With so much cool camping gear to choose from, it’s easy for the simple sleeping pad to get overlooked. But one miserable night’s sleep will usually cure that. A good sleeping pad will help you rest well and recover quickly, and it won’t slow you down a bit.

Here’s the Gear Guy’s advice for buying the best sleeping pad for your next adventure.


There are two types of sleeping pads:

Air pads: These lightweight inflatable pads usually “air up” with a few deep breaths. Some are self-inflating, meaning they mostly inflate on their own when unrolled but require a few breaths to firm up.

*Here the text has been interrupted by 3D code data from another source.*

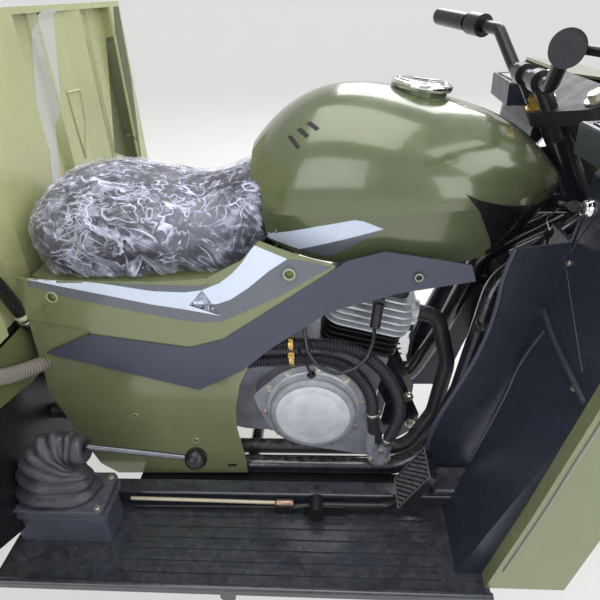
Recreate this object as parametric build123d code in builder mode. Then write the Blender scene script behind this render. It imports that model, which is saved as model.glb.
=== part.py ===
from build123d import *
from math import atan2, cos, degrees, hypot, radians, sin, tan
import os

# Cargo motor trike, built around its motorcycle-type midsection.
# Millimetres. X points forward, Y to the rider's left, Z up.
# The origin is on the ground, on the centre plane, halfway along the vehicle.

os.makedirs("parts", exist_ok=True)

# Wheels and wheelbase
tyre_radius = 290
tyre_width = 135
tyre_sidewall_height = 118
rim_radius = 168
hub_radius = 62
front_axle_x = 1450
rear_axle_x = -900
rear_wheel_y = 520
axle_radius = 14
running_gap = 0.5

# Steering head and fork
rake = 28
axle_offset = 50
fork_leg_y = 108
fork_leg_radius = 19
fork_slider_radius = 27
head_tube_radius = 27
head_tube_low_z = 705
head_tube_high_z = 880
stem_radius = 15
lower_clamp_z = 672
upper_clamp_z = 925
clamp_thickness = 26
clamp_eye_radius = 27
steering_room = 10
guard_half = 76

# Main frame tubes
cradle_tube_radius = 19
cradle_y = 140
cradle_bottom_z = 235
cradle_front_x = 872
cradle_rear_x = 440
backbone_radius = 24
backbone_z = 768
seat_rail_radius = 14
seat_rail_y = 128
seat_rail_z = 652

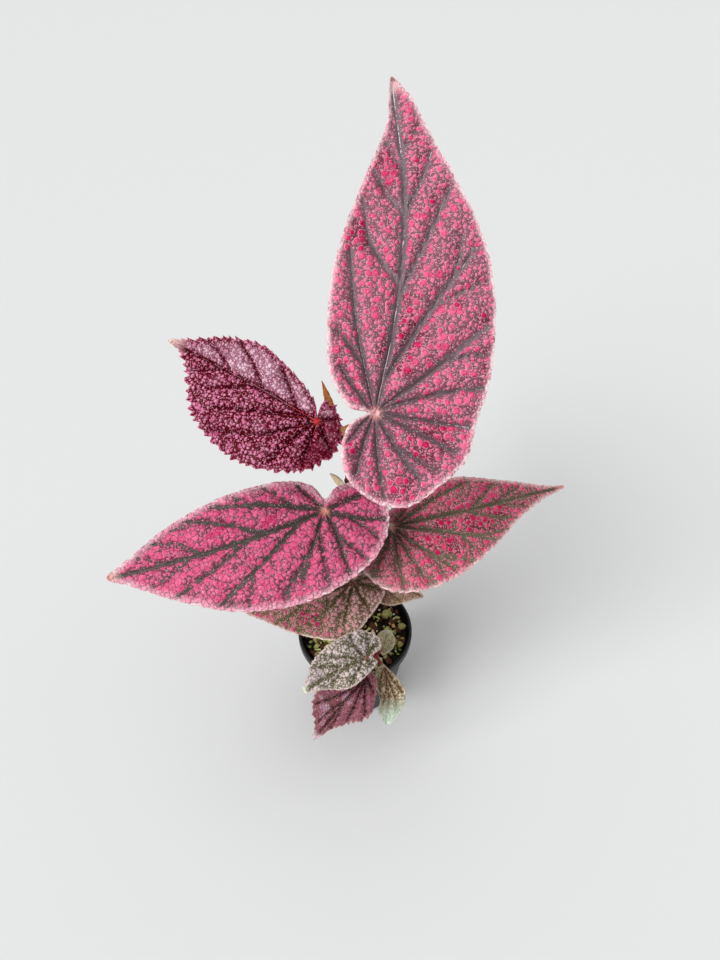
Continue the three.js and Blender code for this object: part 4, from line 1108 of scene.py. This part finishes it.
def make_blade(name, leaf, look):
    """The blade with its veins, the star of hairs over the petiole and the fringe on its edge."""
    sheets = Sheets()
    outline, tooth = toothed_outline(leaf)
    lines = vein_lines(leaf)
    top = add_faces(sheets, leaf, outline, tooth, lines)
    add_ribs(sheets, leaf, outline, lines, look["ridge"])
    add_star(sheets, leaf, np.hypot(outline[:, 0], outline[:, 1]).max())
    add_fringe(sheets, leaf, top)
    materials = [blade_material(name, leaf, look), back_material(name, look), line_material(name, look),
                 FINISH["rib"], FINISH["star_hair"], FINISH["fringe"]]
    sheets.finish("blade_" + name, materials, ["leaf_" + name], look["slot"])


def make_petiole(name, leaf):
    """The stalk: a cubic curve from its node to the underside of the blade, with hairs all round it."""
    up = leaf_axes(leaf)[3]
    start = np.array(leaf["start"], float)
    end = np.array(leaf["attach"], float) - up * (BLADE_THICKNESS / 2)
    reach = np.linalg.norm(end - start)
    a = start + unit(leaf["away"]) * reach * 0.4
    b = end - up * reach * 0.35
    t = np.linspace(0, 1, PETIOLE_STEPS)[:, None]
    path = (1 - t) ** 3 * start + 3 * (1 - t) ** 2 * t * a + 3 * (1 - t) * t ** 2 * b + t ** 3 * end
    thick, thin = leaf["stalk"]
    run = t[:, 0]
    radius = thick + (thin - thick) * np.minimum(1, 1.5 * run)
    radius = radius * (1 + 0.25 * smooth(0.12, 0.0, run) + 0.12 * smooth(0.93, 1.0, run))
    sheets = Sheets()
    sheets.add(*tube(path, radius, PETIOLE_SIDES, lumps=0.07), 0)
    tangent, side, other = frames_along(path)
    many = int(reach * STALK_HAIRS)
    spot = rng.uniform(3, PETIOLE_STEPS - 2, many)
    low = spot.astype(int)
    angle = rng.uniform(0, 2 * math.pi, many)
    out = np.cos(angle)[:, None] * side[low] + np.sin(angle)[:, None] * other[low]
    middle = path[low] + (path[low + 1] - path[low]) * (spot - low)[:, None]
    aim = out + 0.5 * tangent[low] + rng.normal(0, 0.3, (many, 3))
    length = rng.uniform(0.5, 1.5, many)
    sheets.add(*hairs(middle + out * radius[low][:, None] * 0.95, aim, length, np.full(many, STALK_HAIR)), 1)
    sheets.finish("stalk_" + name, [FINISH["petiole"], FINISH["stalk_hair"]], ["petiole_" + name],
                  "petiole_skin")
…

Air pads are lightweight and pack down enough to fit inside your backpack.

Closed-cell foam pads: These simple pads insulate well and are less expensive than air pads. Plus, they’re nearly indestructible. But they’re also bulkier and usually need to be carried under external straps on a pack rather than inside it.


• Air mats occasionally puncture and go flat. Many come with a patch kit, but it can be difficult to locate a hole and repair it in the field. A mat’s denier rating indicates how strong its fabric is. The lower the rating, the softer — but lighter — the mat will be. A high denier rating means the fabric is tough but heavier.

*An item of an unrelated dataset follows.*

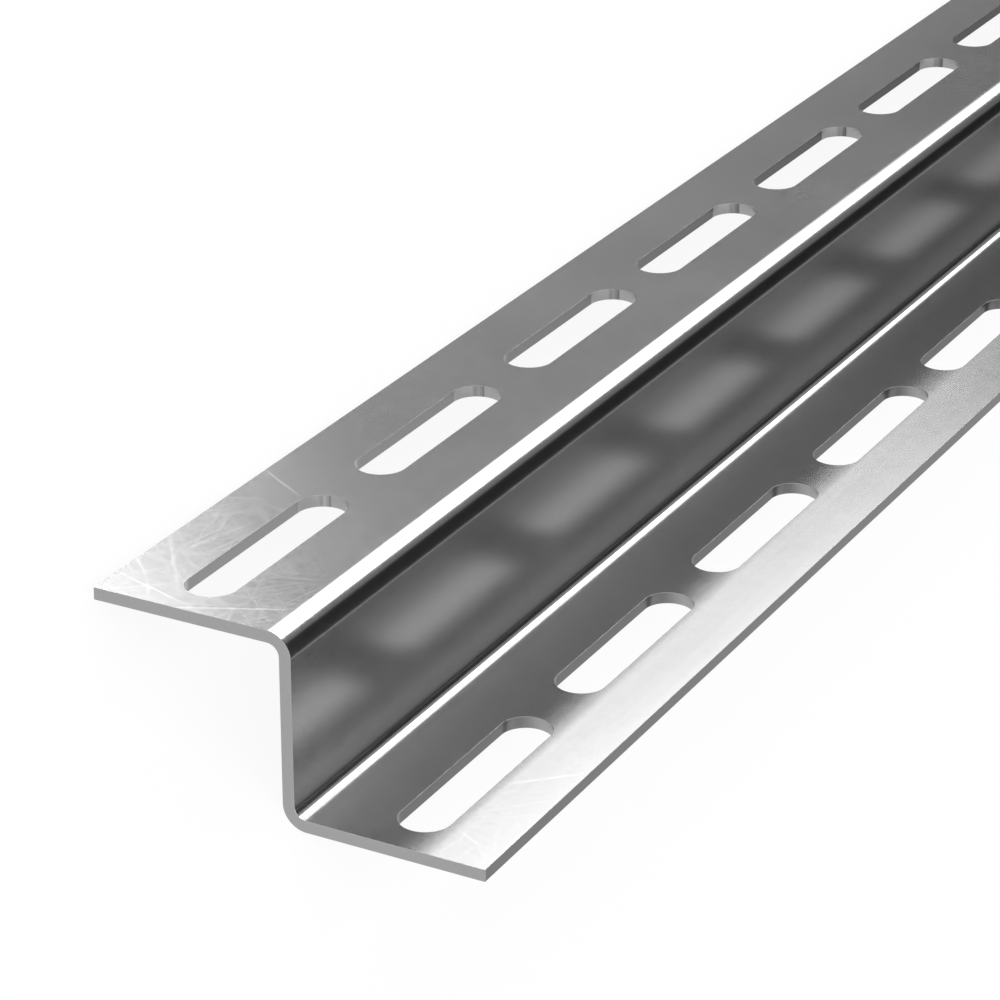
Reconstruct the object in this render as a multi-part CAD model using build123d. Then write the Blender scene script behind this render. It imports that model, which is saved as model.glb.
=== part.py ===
"""Slotted Z-section profile: one strip of sheet steel, bent twice, with a row of slots in each flange.

The section is drawn about its own middle, with the web upright and the flanges to either side.
The length runs along Y. Last of all the stock is rolled onto the two edges that it lies on.
"""

from build123d import *
import math
import os

# The sheet
sheet_thickness = 2.0

# The section: height over both flanges, and each flange over the web
section_height = 32.0
flange_width = 34.0
inner_bend_radius = 2.0

# The length that the stock is sold in
stock_length = 2000.0

# The slots: round-ended, in one row along each flange
slot_width = 8.5
slot_length = 40.0
bridge_between_slots = 10.0
slot_line_from_edge = 15.0

# What follows from those sizes
outer_bend_radius = inner_bend_radius + sheet_thickness
half_sheet = sheet_thickness / 2
half_height = section_height / 2
flange_reach = flange_width - half_sheet
slot_pitch = slot_length + bridge_between_slots
slots_per_flange = math.floor(stock_length / slot_pitch)
slot_line_reach = flange_reach - slot_line_from_edge


def bent_strip():
    """The strip's face line, with its two opposite bends, thickened by the sheet and carried along Y."""
    upper_edge = (-flange_reach, half_height - sheet_thickness)
    upper_bend = (-half_sheet, half_height - sheet_thickness)
    lower_bend = (-half_sheet, -half_height)
    lower_edge = (flange_reach, -half_height)
    with BuildPart() as strip:
        with BuildSketch(Plane.XZ):
            with BuildLine():
                FilletPolyline(
                    upper_edge,
                    upper_bend,
                    lower_bend,
                    lower_edge,
                    radius=(inner_bend_radius, outer_bend_radius),
                )
                offset(amount=sheet_thickness, side=Side.LEFT)
            make_face()
        extrude(amount=stock_length / 2, both=True)
    return strip.part


def lower_flange_slots():
    """The punch marks of one row: round-ended slots, evenly spaced, as deep as the sheet is thick."""
    flange_underside = Plane.XY.offset(-half_height)
    with BuildPart() as punches:
        with BuildSketch(flange_underside):
            with Locations((slot_line_reach, 0)):
                with GridLocations(0, slot_pitch, 1, slots_per_flange):
                    SlotOverall(slot_length, slot_width, rotation=90)
        extrude(amount=sheet_thickness)
    return punches.part


def slotted_profile():
    """The strip with both rows cut. Half a turn about the length carries one flange to the other."""
    lower_row = lower_flange_slots()
    upper_row = lower_row.rotate(Axis.Y, 180)
    return bent_strip() - lower_row - upper_row


def resting_roll():
    """How far the profile rolls over before it lies still, on one bend and the far flange's edge.

    The line it lies on starts at the underside of the upper flange's edge and touches the round
    of the lower bend. Its angle is that of the line to the bend's centre, and the angle there
    between that line and the tangent, added.
    """
    across = flange_reach - half_sheet + outer_bend_radius
    down = section_height - sheet_thickness - outer_bend_radius
    to_centre = math.hypot(across, down)
    return math.degrees(math.atan2(down, across) + math.asin(outer_bend_radius / to_centre))


def lying_on_the_floor(part):
    """Rolled to rest, then moved so that the floor is Z = 0 and the part is centred above the origin."""
    rolled = part.rotate(Axis.Y, -resting_roll())
    box = rolled.bounding_box()
    middle = box.center()
    return rolled.moved(Location((-middle.X, -middle.Y, -box.min.Z)))


def main():
    os.makedirs("parts", exist_ok=True)
    z_profile = lying_on_the_floor(slotted_profile())
    export_step(z_profile, "parts/z_profile.step")


main()
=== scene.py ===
"""Slotted Z-section profile of satin zinc-coated sheet, lying on a pale studio floor.

The profile is worked out as its maker makes it: a flat blank with punched slots, then two bends.
Blank measures are: across, from the upper flange's cut edge over the middle layer of the sheet;
along, which is Y; and off, from the middle layer towards the face that the camera sees.
"""

import math

import bpy
import numpy as np
from mathutils import Matrix, Vector


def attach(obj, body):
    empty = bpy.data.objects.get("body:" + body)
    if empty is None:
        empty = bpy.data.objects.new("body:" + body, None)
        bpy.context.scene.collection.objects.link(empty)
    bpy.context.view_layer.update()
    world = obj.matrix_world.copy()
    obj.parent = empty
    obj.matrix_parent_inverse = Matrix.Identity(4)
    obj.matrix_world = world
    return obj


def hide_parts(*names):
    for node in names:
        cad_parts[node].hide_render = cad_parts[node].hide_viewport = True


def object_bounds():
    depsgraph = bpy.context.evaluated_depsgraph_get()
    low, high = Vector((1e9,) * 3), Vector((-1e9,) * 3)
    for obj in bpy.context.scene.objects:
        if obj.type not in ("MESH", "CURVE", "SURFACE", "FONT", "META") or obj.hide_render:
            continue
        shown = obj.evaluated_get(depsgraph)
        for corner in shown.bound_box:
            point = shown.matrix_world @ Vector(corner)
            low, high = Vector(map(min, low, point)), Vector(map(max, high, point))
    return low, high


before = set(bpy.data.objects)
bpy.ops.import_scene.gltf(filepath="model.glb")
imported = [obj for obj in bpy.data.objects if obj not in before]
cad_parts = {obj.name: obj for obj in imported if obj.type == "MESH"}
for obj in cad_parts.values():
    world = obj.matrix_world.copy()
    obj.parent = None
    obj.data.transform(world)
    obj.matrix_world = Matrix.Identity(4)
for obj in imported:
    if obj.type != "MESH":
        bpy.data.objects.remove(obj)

cad_low, cad_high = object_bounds()

# The sheet and the section, in metres
sheet_thickness = 0.002
section_height = 0.032
flange_width = 0.034
inner_bend_radius = 0.002

# The slots
slot_width = 0.0085
slot_length = 0.040
bridge_between_slots = 0.010
slot_line_from_edge = 0.015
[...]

• The standard size for sleeping pads is 20 x 72 inches. Taller than 6 feet? Most manufacturers make a larger size, but it’ll cost you.

• They’re not just for padding. They also protect you in chilly temperatures or when you’re sleeping on the cold ground. Most sleeping pads use heat-reflective material for added warmth.

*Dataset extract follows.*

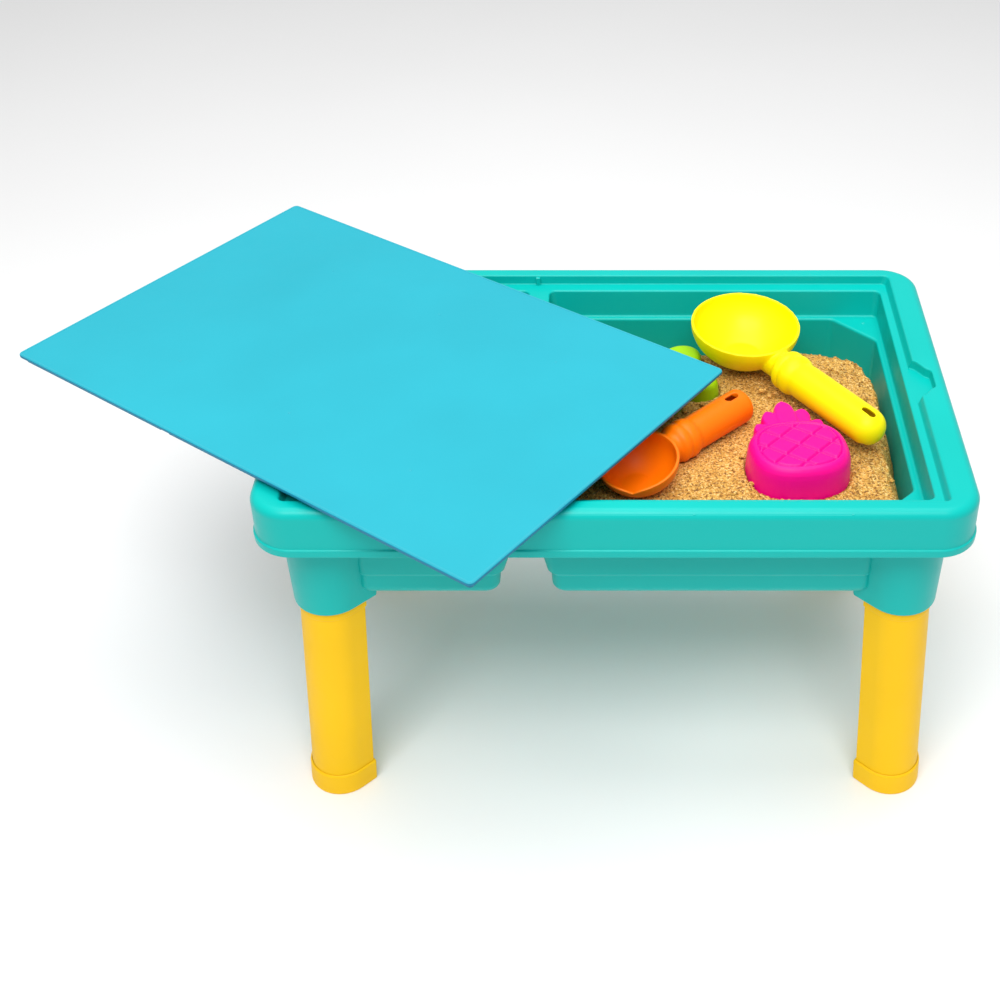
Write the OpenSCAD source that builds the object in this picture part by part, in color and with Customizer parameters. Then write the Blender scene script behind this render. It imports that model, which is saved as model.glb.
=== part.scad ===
// Sand and water table: a skirted tub with two basins on four splayed legs,
// a loose lid laid askew across the rim, and sand toys lying on the sand.
// Millimetres, +Z up, the floor is Z = 0.

/* [Table] */
// Outside width of the rim, left to right
table_w = 567; // [480:1:681]
// Outside depth of the rim, front to back
table_d = 371; // [330:1:446]
// Height of the rim's top above the floor
table_h = 340; // [285:5:420]
// Plan radius of the rim's outer corners
rim_corner_r = 34; // [28:1:40]

/* [Tub] */
// Wall thickness of the moulding
wall = 3; // [2.5:0.1:3.6]
// Width of the left and right rims, outer edge to lid opening
rim_side = 26.5; // [22:0.5:32]
// Width of the front and rear rims, outer edge to lid opening
rim_front = 18; // [15:0.5:22]
// Depth of the skirt that hangs from the rim
skirt_h = 43; // [36:1:52]
// Depth of the lid's seat below the rim's top
seat_depth = 9; // [7.5:0.1:10.8]
// Depth of the inner shelf below the rim's top
shelf_depth = 35; // [30:1:42]
// Depth of the basin floors below the rim's top
basin_depth = 114; // [95:1:123]
// Length of the chamfer across each basin's outer corners
corner_shelf = 37; // [33:1:44]
// Distance of the divider's middle from the tub's middle, towards the left
divider_off = 70.5; // [40:1:85]
// Thickness of the divider along its top
divider_w = 19; // [16:1:23]

/* [Legs] */
// Radius of a leg's rounded nose
leg_r = 26.5; // [22:0.5:30]
// Length of a leg's straight flanks
leg_flat = 15; // [12:0.5:18]
// Wall thickness of a leg
leg_wall = 2.6; // [2.1:0.1:3.2]
// Outward lean of a leg, sideways and lengthways, per unit of height
leg_lean = 0.0596; // [0.045:0.0001:0.072]
// Depth of the leg sockets' lower edge below the rim's top
socket_depth = 128.7; // [126:0.5:150]
// How far a leg reaches up inside its socket
spigot_h = 64; // [40:1:76]
// Height of the foot cap
foot_h = 23; // [18:1:28]
// Thickness of the foot cap's wall outside the leg
foot_wall = 1.8; // [1.5:0.1:2.4]

/* [Lid] */
// Clearance of the lid in its seat at the left and right
lid_gap_side = 1; // [0.8:0.1:2]
// Clearance of the lid in its seat at the front and rear
lid_gap_front = 0.8; // [0.6:0.1:1.2]
// Whole thickness of the lid
lid_h = 8.7; // [7.3:0.1:10.4]
// Thickness of the lid's plate
lid_plate = 3; // [2.5:0.1:3.6]
// Turn of the laid lid about the vertical
lid_turn = -35.6; // [-42:0.1:-30]
// Place of the laid lid's middle, sideways from the tub's middle
lid_x = -210; // [-225:1:-195]
// Place of the laid lid's middle, lengthways from the tub's middle
lid_y = 8.8; // [0:0.1:20]

/* [Sand toys] */
// Rim radius of the yellow scoop's bowl
bowl_r = 48.5; // [42:0.5:49]
// Depth of the yellow scoop's bowl
bowl_depth = 37; // [31:1:42]
// Reach of the yellow scoop's handle from the bowl's middle
handle_reach = 176; // [150:1:184]
// Radius of the yellow scoop's handle
handle_r = 15.8; // [13:0.2:18]
// Rim radius of the orange scoop's bowl
small_bowl_r = 34; // [29:1:38]
// Depth of the orange scoop's bowl
small_bowl_depth = 27; // [23:1:30]
// Reach of the orange scoop's handle from the bowl's middle
small_reach = 126; // [110:1:130]
// Radius of the orange scoop's handle
small_handle_r = 15; // [12.5:0.2:17.5]
// Width of the pineapple mould's body
pine_w = 85; // [72:1:90]
// Depth of the pineapple mould's body, front to back
pine_d = 75; // [64:1:78]
// Height of the pineapple mould
pine_h = 31; // [26:1:34]
// Reach of the star mould's arms
star_r = 53; // [44:1:54]
// Height of the star mould
star_h = 23; // [19:1:26]
// Wall thickness of the toys
toy_wall = 2.6; // [2.1:0.1:3.1]

/* [Fits] */
// Play between a leg and its socket, each side
leg_play = 0.4; // [0.3:0.05:0.6]
// Gap left between pieces that rest on one another
rest_gap = 0.35; // [0.3:0.05:0.5]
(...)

• Some air pads make loud crunching noises when you shift around on them, which can be an annoyance to tentmates.

• For car camping, there’s almost no limit on size, so don’t fret over buying a lightweight backpacking air pad. A bulky air mattress — or old school cot — will do the job.

• Before buying, make sure the mat or pad is comfortable to you. The energy you lose through a bad night’s sleep will far exceed the energy you save by carrying a lighter pad on the trail. Make sure you get a pad on which you can sleep comfortably.


A sleeping pad’s R-value measures how well the pad insulates in cold temperatures.

• An R-value below 3 indicates minimal insulation, adequate only for warm nights.

• A value of 3 or higher denotes a mat with insulation for camping on cool nights (above freezing temperatures). Chronically cold sleepers should find a mat rated closer to 4.

• Look for 5 or higher for camping on frozen ground or in freezing temperatures.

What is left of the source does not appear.